After a while he started getting the itch to compete. Biffle had been a competitive archer since the age of 12 and competition was in his blood. It was only natural for him to move into competitive bass fishing.
“I shot competitive archery through my early 20s,” he said. “I just like to compete. I fished my first jackpot when I was 15 years old with a guy everyone called Little Bill. Everyone wanted to fish with Little Bill because he had a bass boat that had a car engine in it. I think it was a 454 or something like that. It was a jet and I think it was called a Lunker. That was a long time ago.
The Move to Pro
“After I’d fished a few jackpots, I moved on to some of the bigger local events,” Biffle said. “Then after I got out of high school and got a good job I told my dad I wanted to buy a bass boat. He said, ‘go ahead.’ So I bought my first Ranger and I’ve been in one ever since.”
Biffle graduated from local jackpots to events like Poor Boy and Red Man. But he got a big lift in his first true national event.
“The first national event I fished was either Western Bass or US Bass (Editor’s Note: Western Bass changed to US Bass in 1984) on Table Rock. That’s where I got my start.
“A buddy of mine who fished Table Rock a lot talked me into going and told me he’d show me where to fish. After riding in the boat with him for two days we didn’t have anything to show for it. I’d been seeing brush all over the shoreline and told him, ‘bud, I gotta go over there and fish those bushes.’
“We went over to the shoreline and every bush had a fish in it.
“Guido (Hibdon) won that tournament, I came in second and I think Denny (Brauer) came in third. We all caught our fish flipping.
“At that time I was fishing some tournament it seemed every weekend.”

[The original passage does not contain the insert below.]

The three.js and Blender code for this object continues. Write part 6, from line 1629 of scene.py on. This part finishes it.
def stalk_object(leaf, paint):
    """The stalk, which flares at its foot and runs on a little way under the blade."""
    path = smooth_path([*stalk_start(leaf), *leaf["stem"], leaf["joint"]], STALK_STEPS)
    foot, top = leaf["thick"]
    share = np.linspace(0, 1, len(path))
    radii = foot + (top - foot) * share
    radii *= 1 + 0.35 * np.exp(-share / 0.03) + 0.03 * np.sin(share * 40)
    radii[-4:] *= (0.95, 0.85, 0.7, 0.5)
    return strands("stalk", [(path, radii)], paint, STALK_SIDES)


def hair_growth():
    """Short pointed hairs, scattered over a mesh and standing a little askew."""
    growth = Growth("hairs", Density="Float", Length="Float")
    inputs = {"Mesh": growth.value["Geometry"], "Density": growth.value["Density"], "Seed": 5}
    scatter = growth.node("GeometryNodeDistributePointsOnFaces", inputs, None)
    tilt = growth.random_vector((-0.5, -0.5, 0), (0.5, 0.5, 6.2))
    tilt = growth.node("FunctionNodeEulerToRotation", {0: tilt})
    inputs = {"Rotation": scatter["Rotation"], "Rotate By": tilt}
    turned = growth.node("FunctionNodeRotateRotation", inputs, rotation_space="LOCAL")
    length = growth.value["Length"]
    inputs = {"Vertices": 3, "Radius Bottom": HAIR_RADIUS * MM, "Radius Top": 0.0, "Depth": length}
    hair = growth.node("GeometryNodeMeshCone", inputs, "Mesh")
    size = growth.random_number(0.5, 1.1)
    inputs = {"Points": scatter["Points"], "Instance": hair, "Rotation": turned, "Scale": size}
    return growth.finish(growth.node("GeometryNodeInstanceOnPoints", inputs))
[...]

Biffle started with the Bassmaster Tour in 1985 but it took him a year before he’d qualify for his first Bassmaster Classic in 1987 on the Ohio River.

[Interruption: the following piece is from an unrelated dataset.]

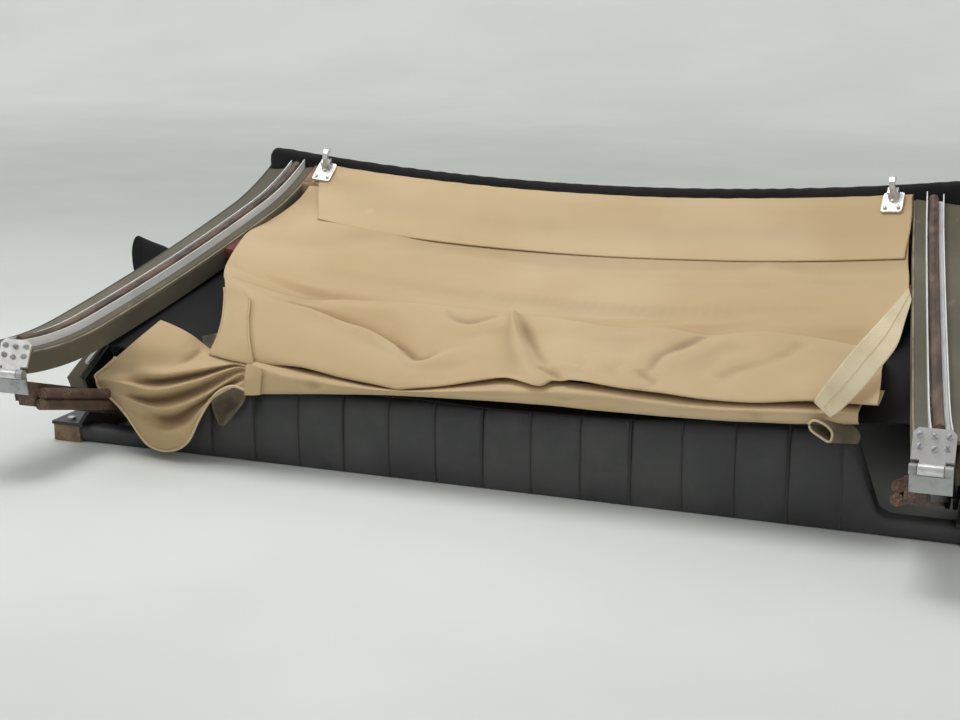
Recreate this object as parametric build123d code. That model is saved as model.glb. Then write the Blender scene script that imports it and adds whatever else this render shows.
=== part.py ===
from build123d import *
from math import atan2, cos, degrees, radians, sin, tan
import os

# Folding soft top of a vintage convertible car, lowered: the front frame lies upside down over the rear bow.
# All sizes are in millimetres. +X is the car's left side, +Y is towards its rear and +Z is up.
# The origin is under the pivot line, halfway between the two hood brackets, on the face that meets the body.

# Pivots, as (y, z) in the side view, and the running clearances
pivot = (0, 50)
knuckle = (-261, 156)
pin_radius = 5
pin_clearance = 0.05
open_pin_clearance = 0.3
joint_gap = 5

# Swing of each part of the frame from lowered to raised, in degrees
post_swing = -50
frame_swing = 165

# Front rails: the line is the top edge of the channel, seen from the side
mitre_angle = 64.5
mitre_depth = 48.8
rail_arcs = [(152, 18.3), (454, 5.4), (152, 18.3)]  # length, turn in degrees
rail_rise = 14.5
rail_splay = 8.1
rail_half_width = 651
rail_width = 49
rail_lip = 4
rail_depth = 33
rail_chamfer = 5
channel_width = 26
channel_depth = 12
channel_wall = 1.6
seal_radius = 7.5
seal_sides = 8
seal_start = 15
seal_end = 25
flap_width = 40
flap_thickness = 4

# Knuckle hinges
knuckle_plate_width = 50
knuckle_plate_length = 50
knuckle_plate_thickness = 3
knuckle_plate_corner = 6
knuckle_plane_gap = 3
barrel_radius = 7
barrel_length = 30
lug_length = 9
lug_gap = 1
lug_reach = 3
knuckle_pin_radius = 4
strap_length = 22

# Header and its trim, roof bow
header_width = 42
header_depth = 40
header_crown = 38
trim_width = 13
trim_rise = 8
roof_bow_place = 225
roof_bow_width = 40
roof_bow_depth = 16
lining_drop = 8
crease_place = 330
header_lift = 12

# Latches on the header
latch_inset = 115
latch_width = 32
latch_length = 42
latch_thickness = 4
latch_corner = 5
latch_gap = 3.4
latch_ear = (4, 12, 12)
latch_ear_place = 8
hook_width = 8
hook_outline = [(7, 4), (17, 4), (18, 19), (22, 25), (28, 25), (30, 21), (34, 24), (31, 31), (24, 33), (16, 31), (10, 23)]

# Posts, their irons and welts
post_inset = 51
post_width = 26
post_foot_depth = 34
iron_thickness = 5
iron_margin = 6
eye_radius = 20
welt_radius = 8
welt_top_gap = 24
welt_foot_gap = 60

# Rear bow, its curved legs and leg irons
rear_arcs = [(190, -14), (215, -22)]  # length, turn in degrees
rear_leg_start = (-62, 92)
rear_leg_angle = 28
rear_leg_depth = 30
rear_leg_width = 26
rear_bow_width = 24
rear_crown = 20
timber_chamfer = 3
strip_width = 6
strip_height = 5
strip_start = 30
strip_end = 180
leg_iron_reach = 80
leg_iron_depth = 22
buffer_size = (15, 26, 12)
buffer_place = 120
buffer_gap = 1

# Base on the body
bracket_foot = 54
bracket_length = 130
bracket_plate = 5
bracket_wall = 7
bracket_bolt_spacing = 90
bolt_radius = 4.5
tack_width = 45
tack_height = 26
tack_front = -60
tack_rear = 575
tack_corner = 300
tack_bolt_spacing = 600
seat_rail_place = -40
seat_rail_thickness = 22
seat_rail_height = 112
seat_rail_shoulder = 95
seat_rail_slope = 60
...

“That Classic was special,” he said. “There was over 5000 people that went to the launch every day. It was mind blowing at the time. Compared to now, I don’t if I’ve ever seen that kind of turnout.
“It was an exciting time for me. It was all brand new. I finished in the top 20. It was a good tournament but it was really tough because it was on the Ohio River.” (Editor’s Note: Biffle finished 17th with 7-01, just ahead of Denny Brauer. George Cochran won with a then-record-setting low weight of 15-05).

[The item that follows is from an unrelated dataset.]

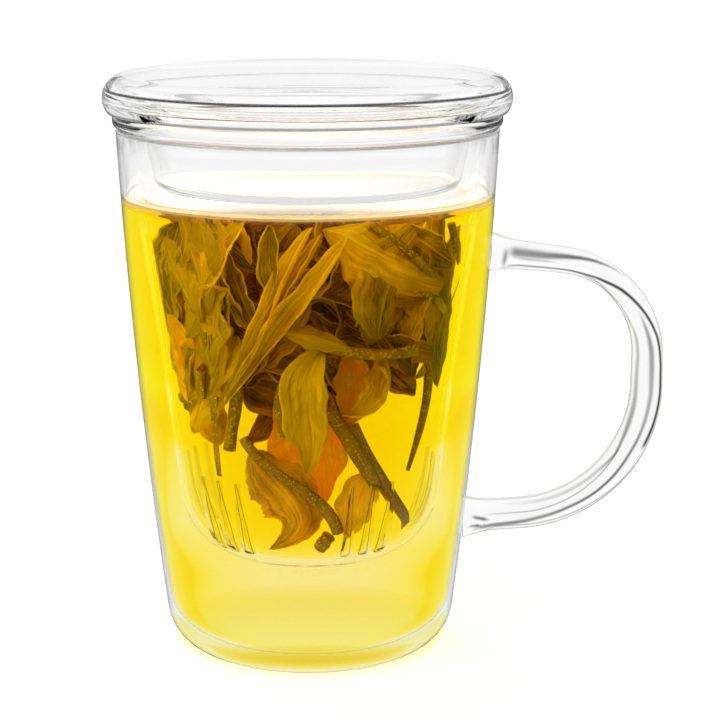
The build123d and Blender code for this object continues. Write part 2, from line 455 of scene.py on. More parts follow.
def mug_walls(sizes):
    """Outer and inner wall lines of the mug, each as low, middle and high (radius, height)."""
    rim_radius = (MUG_HIGH.y - MUG_LOW.y) / 2
    rim = MUG_HIGH.z
    outer = ((sizes.foot_radius, 0.0), (sizes.waist_radius, rim / 2), (rim_radius, rim))
    bead = rim - sizes.rim_bead
    heights = np.array([sizes.floor, (sizes.floor + bead) / 2, bead])
    walls = np.array([sizes.foot_wall, sizes.waist_wall, sizes.upper_wall])
    inner = tuple(zip(parabola(*outer, heights) - walls, heights))
    return outer, inner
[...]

Biffle reflected back on Classics past. Like every angler out there, it’s the ones that slipped away that haunt him.
“I should have won two of them,” he said. “I came in second place twice. The first time it was to Bryan Kerchal in 1994. I don’t think I missed any fish in that tournament and he beat me by a couple of ounces.
“The second time, though, I had a 9-pound lead going into the final day. That was on the James River in 1990. We had a giant rain and it muddied the water up. It turned my area red. If I knew then what I know now, I wouldn’t have even slowed down. I would have gone right past my area and just fished and won the Classic. Instead I stayed and caught one fish. But Clunn caught the biggest limit to have ever been weighed on the James at the time and beat me.
“The Classic has changed a lot since those early days,” Biffle said. “The weigh-ins have a lot more people and they’re much more of a show. It’s still exciting – I get excited when we start to come into the stage area and on the first day launch. Maybe not after the first fish but you bet I get excited after I boat my fifth. It’s a special event.”
After nearly 30 years on tour Biffle doesn’t seem to be quitting anytime soon. Within the last five years he’s upped his game placing 10th place or better in 17 events. Amongst those finishes he has nine top 5s, a 3rd, a 2nd and four wins. Without a doubt we’ll see him in the winner’s circle in the future and I’m sure his early days fishing the “ocean pond” played well into how he developed as one of the sport’s top anglers.